Written and recorded over the last two years, the album is comprised of ten songs, each inspired by someone in Russell’s life – though ironically, he says, it’s also driven by a running theme of change: the people who are most important in your life today could drift out of your life entirely later on.

“Since I’ve been working on it, I’ve learned so much,” Russell says, “(and) I feel like now I really know that music is something that I love to do, and this album has really made me realize that.”

Follow Magpie and listen to “Nobody We Could Name” on Spotify.

Russell is a multi-instrumentalist – on top of singing and rapping, he also plays piano, guitar, drums, and even trumpet – and he brings that varied approach to his songwriting, which is not bound by any particular genre.

“For me, the purpose of the song comes first, the meaning of the song comes first,” he says. “It would feel more strange, honestly, to limit myself in genre, as opposed to having all of these different mediums that I can work within.
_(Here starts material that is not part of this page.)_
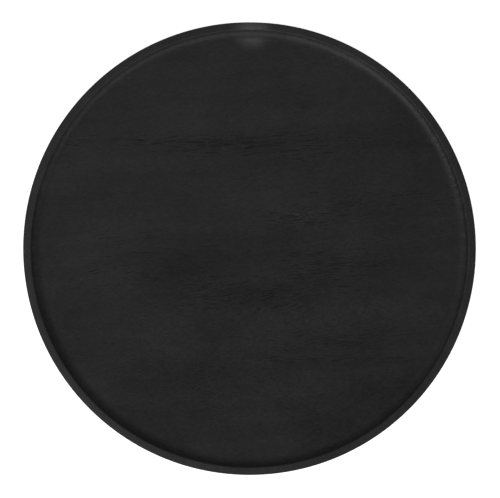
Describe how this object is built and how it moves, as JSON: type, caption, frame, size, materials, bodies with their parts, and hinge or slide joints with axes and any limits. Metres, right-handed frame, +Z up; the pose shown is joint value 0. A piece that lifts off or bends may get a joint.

I think you can create a more broad and diverse musical landscape if you’re not limiting yourself in that way.”

Consequently, Russell names a wide variety of artists as important influences, from Kendrick Lamar to Beyonce to Bob Dylan and the Rolling Stones. (“My dad is also a huge inspiration,” he adds: “I was three years old and he was singing songs that he’d written to me.”) So it’s fitting that his next project – already in the works – is even more ambitious, and even more genre-bending, than his first one.

“I don’t want to give away too much, but it’s a narrative concept album, inspired by an Italian opera,” he says. “I love the multi-genre stuff, so I’m trying to bring in elements of the opera into hip-hop.”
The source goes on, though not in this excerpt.